— start Supplied information —

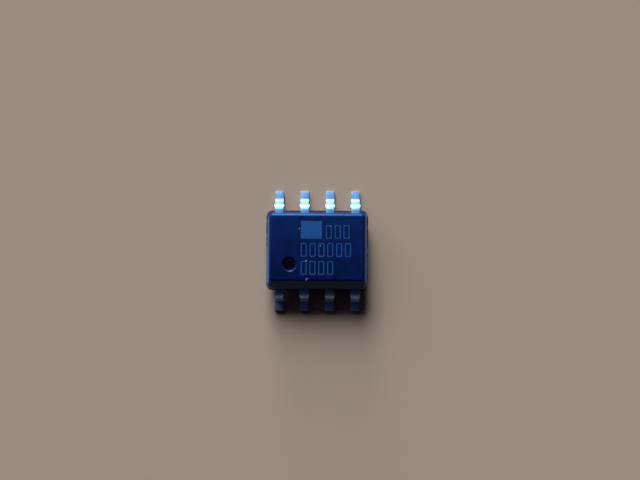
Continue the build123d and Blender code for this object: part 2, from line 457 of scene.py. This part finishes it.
def tin_material():
    """Matte tin plating over a stamped strip, cut through to copper at the tips and stubs."""
    material, tree, shader = new_material("tin_plating")
    place = millimetres(tree)
    at = axes(tree, place)
    clouds = noise(tree, place, TIN_CLOUDS, detail=3)
    grain = noise(tree, place, TIN_GRAIN, detail=2)
    blotches = noise(tree, place, TIN_BLOTCHES, detail=3, roughness=0.6)
    drawn = noise(tree, place, 1, detail=3, stretch=(DRAWN_ACROSS, DRAWN_ALONG, DRAWN_ALONG))
    # painted reflection: the tin is coloured blue for the window it reflects
    tin = mix(tree, clouds, *TIN_COLOURS)
    copper = mix(tree, drawn, *CUT_COLOURS)
    tip = spread(tree, calculate(tree, "ABSOLUTE", at["Y"]), LEAD_TIP, LEAD_TIP + CUT_FADE)
    turn = calculate(tree, "FRACT", calculate(tree, "DIVIDE", at["X"], LEAD_PITCH))
    aside = calculate(tree, "ABSOLUTE", calculate(tree, "SUBTRACT", turn, 0.5))
    stub = spread(tree, aside, STUB_SIDE / LEAD_PITCH, (STUB_SIDE + CUT_FADE) / LEAD_PITCH)
    cut = calculate(tree, "MAXIMUM", tip, stub)
    tree.links.new(mix(tree, cut, tin, copper), shader.inputs["Base Color"])
    shader.inputs["Metallic"].default_value = 1.0
    mottled = spread(tree, blotches, *BLOTCH_RANGE, *TIN_ROUGHNESS)
    lines = spread(tree, drawn, 0, 1, 0.0, DRAWN_ROUGHNESS)
    tree.links.new(calculate(tree, "ADD", mottled, lines), shader.inputs["Roughness"])
    bump(tree, shader, list(zip((blotches, drawn, grain), TIN_RELIEF)))
    return material


def frame_material():
    """The frame's bare copper alloy, with its tie bars' cut ends dull and grey."""
    material, tree, shader = new_material("copper_frame")
    place = millimetres(tree)
    drawn = noise(tree, place, 1, detail=3, stretch=(DRAWN_ALONG, DRAWN_ACROSS, DRAWN_ACROSS))
    copper = mix(tree, drawn, *COPPER_COLOURS)
    dull = mix(tree, noise(tree, place, BAR_END_GRAIN, detail=3), *BAR_END_COLOURS)
    from_middle = calculate(tree, "ABSOLUTE", axes(tree, place)["X"])
    end = spread(tree, from_middle, BAR_END, BAR_END + CUT_FADE)
    tree.links.new(mix(tree, end, copper, dull), shader.inputs["Base Color"])
    rough = mix_value(tree, end, COPPER_ROUGHNESS, BAR_END_ROUGHNESS)
    tree.links.new(rough, shader.inputs["Roughness"])
    shader.inputs["Metallic"].default_value = 1.0
    bump(tree, shader, [(drawn, COPPER_RELIEF)])
    return material


def plain_metal(name, colours, roughness):
    """A bare metal with a faint variation, for the pieces sealed in the resin."""
    material, tree, shader = new_material(name)
    place = millimetres(tree)
    colour = mix(tree, noise(tree, place, METAL_CLOUDS), *colours)
    tree.links.new(colour, shader.inputs["Base Color"])
    set_values(shader, {"Metallic": 1.0, "Roughness": roughness})
    return material


def floor_material():
    """The pale table."""
    material, tree, shader = new_material("table")
    set_values(shader, {
        "Base Color": (*FLOOR_COLOUR, 1),
        "Roughness": FLOOR_ROUGHNESS,
        "Specular IOR Level": 0.2,
    })
    return material


def mark_material():
    """Resin turned pale and rough by the laser, line by line."""
    material, tree, shader = new_material("laser_mark")
    place = millimetres(tree)
    speckle = noise(tree, place, MARK_SPECKLE, detail=2)
    turn = calculate(tree, "MULTIPLY", axes(tree, place)["Y"], math.tau / LASER_PITCH)
    line = calculate(tree, "SINE", turn)
    burnt = calculate(tree, "ADD", speckle, calculate(tree, "MULTIPLY", line, LINE_STRENGTH))
    colour = mix(tree, burnt, *MARK_COLOURS)
    tree.links.new(colour, shader.inputs["Base Color"])
    set_values(shader, {"Roughness": MARK_ROUGHNESS, "Specular Tint": (*MARK_GLOSS, 1)})
    bump(tree, shader, list(zip((speckle, line), MARK_RELIEF)))
    return material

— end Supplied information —

* _Goal_
Emit the full listing verbatim.

* _Result of this exercise_
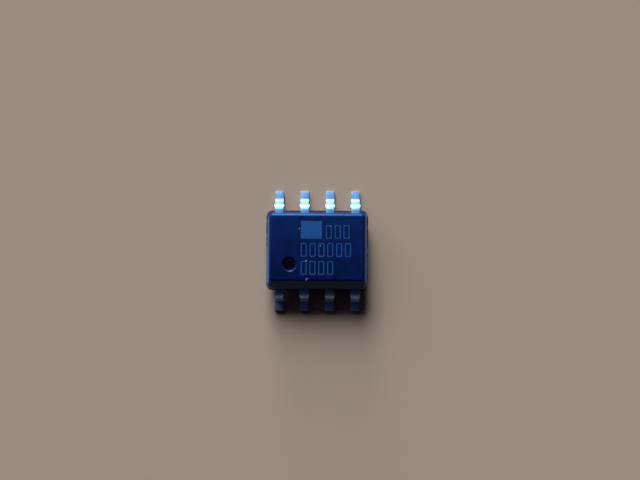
Continue the build123d and Blender code for this object: part 2, from line 457 of scene.py. This part finishes it.
def tin_material():
    """Matte tin plating over a stamped strip, cut through to copper at the tips and stubs."""
    material, tree, shader = new_material("tin_plating")
    place = millimetres(tree)
    at = axes(tree, place)
    clouds = noise(tree, place, TIN_CLOUDS, detail=3)
    grain = noise(tree, place, TIN_GRAIN, detail=2)
    blotches = noise(tree, place, TIN_BLOTCHES, detail=3, roughness=0.6)
    drawn = noise(tree, place, 1, detail=3, stretch=(DRAWN_ACROSS, DRAWN_ALONG, DRAWN_ALONG))
    # painted reflection: the tin is coloured blue for the window it reflects
    tin = mix(tree, clouds, *TIN_COLOURS)
    copper = mix(tree, drawn, *CUT_COLOURS)
    tip = spread(tree, calculate(tree, "ABSOLUTE", at["Y"]), LEAD_TIP, LEAD_TIP + CUT_FADE)
    turn = calculate(tree, "FRACT", calculate(tree, "DIVIDE", at["X"], LEAD_PITCH))
    aside = calculate(tree, "ABSOLUTE", calculate(tree, "SUBTRACT", turn, 0.5))
    stub = spread(tree, aside, STUB_SIDE / LEAD_PITCH, (STUB_SIDE + CUT_FADE) / LEAD_PITCH)
    cut = calculate(tree, "MAXIMUM", tip, stub)
    tree.links.new(mix(tree, cut, tin, copper), shader.inputs["Base Color"])
    shader.inputs["Metallic"].default_value = 1.0
    mottled = spread(tree, blotches, *BLOTCH_RANGE, *TIN_ROUGHNESS)
    lines = spread(tree, drawn, 0, 1, 0.0, DRAWN_ROUGHNESS)
    tree.links.new(calculate(tree, "ADD", mottled, lines), shader.inputs["Roughness"])
    bump(tree, shader, list(zip((blotches, drawn, grain), TIN_RELIEF)))
    return material


def frame_material():
    """The frame's bare copper alloy, with its tie bars' cut ends dull and grey."""
    material, tree, shader = new_material("copper_frame")
    place = millimetres(tree)
    drawn = noise(tree, place, 1, detail=3, stretch=(DRAWN_ALONG, DRAWN_ACROSS, DRAWN_ACROSS))
    copper = mix(tree, drawn, *COPPER_COLOURS)
    dull = mix(tree, noise(tree, place, BAR_END_GRAIN, detail=3), *BAR_END_COLOURS)
    from_middle = calculate(tree, "ABSOLUTE", axes(tree, place)["X"])
    end = spread(tree, from_middle, BAR_END, BAR_END + CUT_FADE)
    tree.links.new(mix(tree, end, copper, dull), shader.inputs["Base Color"])
    rough = mix_value(tree, end, COPPER_ROUGHNESS, BAR_END_ROUGHNESS)
    tree.links.new(rough, shader.inputs["Roughness"])
    shader.inputs["Metallic"].default_value = 1.0
    bump(tree, shader, [(drawn, COPPER_RELIEF)])
    return material


def plain_metal(name, colours, roughness):
    """A bare metal with a faint variation, for the pieces sealed in the resin."""
    material, tree, shader = new_material(name)
    place = millimetres(tree)
    colour = mix(tree, noise(tree, place, METAL_CLOUDS), *colours)
    tree.links.new(colour, shader.inputs["Base Color"])
    set_values(shader, {"Metallic": 1.0, "Roughness": roughness})
    return material


def floor_material():
    """The pale table."""
    material, tree, shader = new_material("table")
    set_values(shader, {
        "Base Color": (*FLOOR_COLOUR, 1),
        "Roughness": FLOOR_ROUGHNESS,
        "Specular IOR Level": 0.2,
    })
    return material


def mark_material():
    """Resin turned pale and rough by the laser, line by line."""
    material, tree, shader = new_material("laser_mark")
    place = millimetres(tree)
    speckle = noise(tree, place, MARK_SPECKLE, detail=2)
    turn = calculate(tree, "MULTIPLY", axes(tree, place)["Y"], math.tau / LASER_PITCH)
    line = calculate(tree, "SINE", turn)
    burnt = calculate(tree, "ADD", speckle, calculate(tree, "MULTIPLY", line, LINE_STRENGTH))
    colour = mix(tree, burnt, *MARK_COLOURS)
    tree.links.new(colour, shader.inputs["Base Color"])
    set_values(shader, {"Roughness": MARK_ROUGHNESS, "Specular Tint": (*MARK_GLOSS, 1)})
    bump(tree, shader, list(zip((speckle, line), MARK_RELIEF)))
    return material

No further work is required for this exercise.